If that’s not enough, walk in and around the temple infested with flies and monkeys. Its corridors are like locked-up ruins. In one corner lies a rusted, broken board with the family tree of Vijayanagara rulers. There is, however, another corner of this corridor that still has life: The state government runs an Ayurvedic clinic and dispensary here. A hole-in-the wall, but in a wall dating back to the 11th century, if not the 7th.
An ancient bazaar is being excavated along the avenue leading to the temple. But next to it, just about 50 metres away, is an inhabited, living slum. Inside a World Heritage Site complex. You can see plenty of clothes put out to dry, and TV dish antennae.
I find a 2015 story in the Bangalore Mirror on how the Archaeological Survey of India fought a turf battle with the state government to stop it from removing the ancient steps going to a temple on a mount (the mountain is also a World Heritage Site) and replacing these with brand new, PWD-style, cement-and-lime blocks. The big, imposing Ganesha in another temple had its arms broken by the invaders (as also the famous old Narasimha in another compound). The state archaeology department, it’s seems, “fixed” these with brand new arms. Plastic surgery, apparently, has followed Lord Ganesha from Lord Shiva’s times. ASI has now removed these. So, the poor Lord received artificial limbs but lost those too. And just as well.

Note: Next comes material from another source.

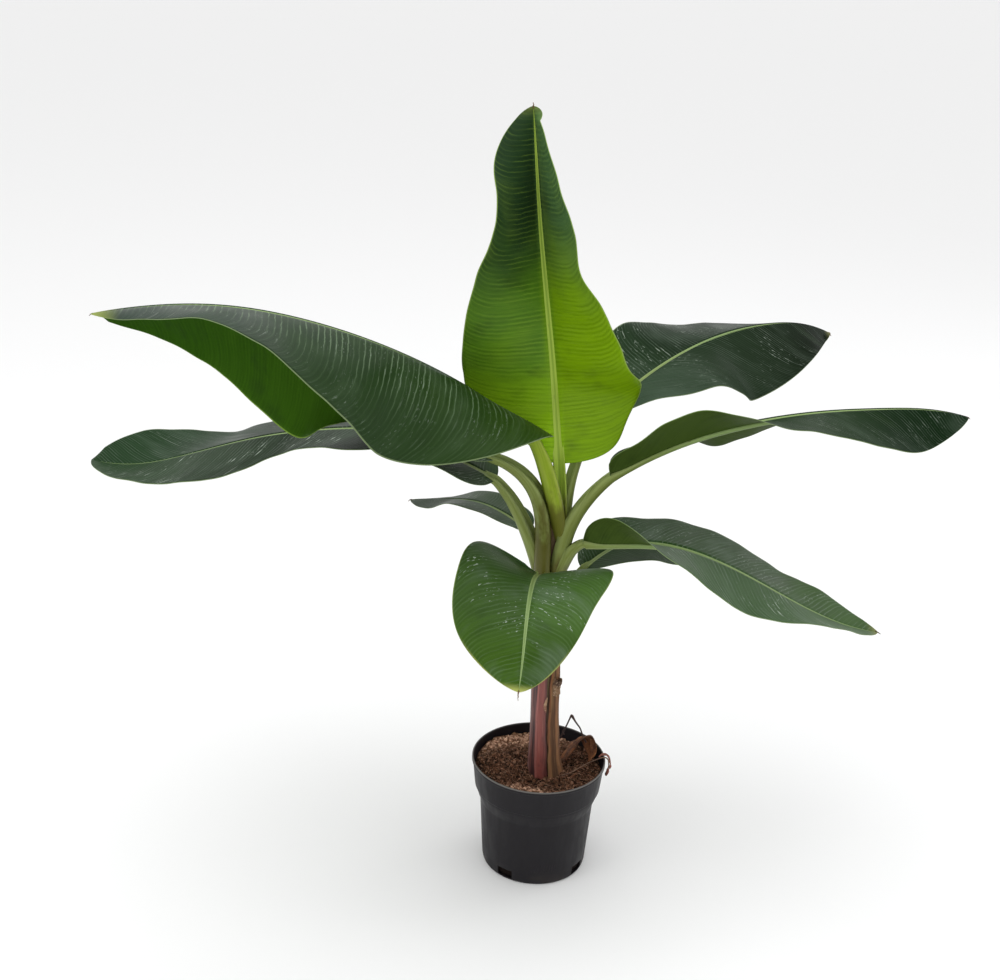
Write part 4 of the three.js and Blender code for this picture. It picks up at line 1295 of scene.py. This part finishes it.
def pot_spot(across, along):
    radius, z = wall_line[round(along * (len(wall_line) - 1))]
    turn = 2 * math.pi * across
    return Vector((radius * math.cos(turn), radius * math.sin(turn), z))


def opened(shape, middle):
    """Takes both walls out at one slot and bridges the two holes."""
    gone = []
    for face in shape.faces:
        x, y, z = face.calc_center_median() / MM
        off = (math.degrees(math.atan2(y, x)) - middle + 180) % 360 - 180
        beside = abs(off) < SLOTS["half"] and math.hypot(x, y) > SLOTS["inner"]
        if beside and SLOTS["low"] < z < SLOTS["high"]:
            gone.append(face)
    bmesh.ops.delete(shape, geom=gone, context="FACES")
    bmesh.ops.bridge_loops(shape, edges=[e for e in shape.edges if e.is_boundary])


pot_shape = closed(laid(POT_COLUMNS, len(wall_line) - 1, pot_spot))
for k in range(SLOTS["count"]):
    opened(pot_shape, SLOTS["first"] + k * 360 / SLOTS["count"])
bmesh.ops.recalc_face_normals(pot_shape, faces=pot_shape.faces)


print("pot walls", len(pot_shape.faces), "faces with", SLOTS["count"], "slots")

# %% [markdown]
# ### Black plastic
#
# Moulded plastic isn't pure black: it has a soft gloss, pale scuffs, a thin pale grey line along
# the top of its rim and a little dust near the floor. Relief from bump is enough for the fine ribs
# low on the wall, because they stand up by less than half a millimetre and never show in the outline.

# %% Pot finish
RIBS = {"from_slot": 42, "per_turn": 120.0, "low": 0.025, "high": 0.037, "blur": 0.001}
PLASTIC = (0.0055, 0.0042, 0.0062)
SCUFFED = (0.011, 0.0095, 0.011)
PALE_RIM_LINE = (0.15, 0.14, 0.13)
DUST = (0.045, 0.036, 0.028)


def pot_skin():
    f = Finish("black_plastic", 0.5, 0.25)
    spot = f.spot()
    x, y, z = (f.part(spot, k) for k in range(3))
    turn = f.maths("ARCTAN2", y, x)
    lag = math.radians(SLOTS["count"] * (SLOTS["first"] + RIBS["from_slot"]))
    group = f.maths("COSINE", f.minus(f.times(turn, float(SLOTS["count"])), lag))
    rows = f.times(f.step(z, RIBS["low"] - RIBS["blur"], RIBS["low"] + RIBS["blur"]),
                   f.step(z, RIBS["high"] + RIBS["blur"], RIBS["high"] - RIBS["blur"]))
    combed = f.times(f.maths("SINE", f.times(turn, RIBS["per_turn"])),
                     f.times(rows, f.step(group, 0.45, 0.60)))
    scuffs = f.cloud(f.spot((1, 1, 0.25)), 60.0, 4.0, 0.65)
    tone = f.blend(f.step(scuffs, 0.50, 0.75, 0.0, 0.5), PLASTIC, SCUFFED)
    reach = f.maths("SQRT", f.plus(f.times(x, x), f.times(y, y)))
    # lip is a thin pale grey line along the outer top edge of the rim.
    lip = f.times(f.step(z, 0.1818, 0.1832), f.step(reach, 0.1030, 0.1038, 0.3, 0.9))
    dust = f.times(f.step(f.cloud(spot, 30.0, 3.0), 0.45, 0.7), f.step(z, 0.03, 0.0, 0.0, 0.5))
    f.colour(f.blend(dust, f.blend(lip, tone, PALE_RIM_LINE), DUST))
    f.relief(f.plus(combed, f.times(scuffs, 0.15)), 0.0005, 0.6)
    f.roughness(f.step(scuffs, 0.3, 0.7, 0.42, 0.60))
    return f.material


pot = piece("nursery_pot", pot_shape, [pot_skin()], "pot_plastic", "pot")
rounding = pot.modifiers.new("edges", "BEVEL")
rounding.width = 0.3 * MM
rounding.segments = 2
rounding.limit_method = "ANGLE"
rounding.angle_limit = math.radians(50)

The complex, despite its incredible global value, is hardly fenced, anybody can walk in and out. There are some new toilets, but I can promise you this isn’t part of any ODF (Open Defecation Free) zone. There is incompetence, callousness and vandalism of criminal proportions strewn everywhere, most of all in the beautiful, octagonal, royal ladies’ bath, named the ‘Zenana’ by a Persian traveller. Every square inch of its walls has some usual so-and-so-loves-so-and-so kind of graffiti, with many hearts pierced by giant arrows.
The magnificent rulers of this incredibly powerful and rich kingdom built their city along river Tungabhadra. Like most other rivers in the country, it is now a swamp, its banks just a bushy public latrine. Warnings about crocodiles also do not deter the adventurous and needy.
Go, take a look at India’s most wonderful but probably least appreciated marvel. Also find time to see how different the Krishna Temple here looks from the rest. So beautifully and classily restored. How did that happen?
It will take us right back to the debate on whether “evil” corporates can be trusted with our heritage, like the much newer Red Fort of Delhi. This temple complex was adopted by the Jindals, who own the nearby steel complex. They brought in the best experts from around the world. ASI is not short of skills or good intentions. The work it is doing is classy too. But do you know what its annual budget for Hampi is? Just Rs 6.5 crore, that is, less than $1 million.
So, go to Hampi also because it might persuade you to see the idea of involving good corporates in preserving heritage differently. It will be much better utilisation of CSR money than building giant new statues, whether of unity or diversity, and running gaushalas in Uttar Pradesh, as Yogi Adityanath wants.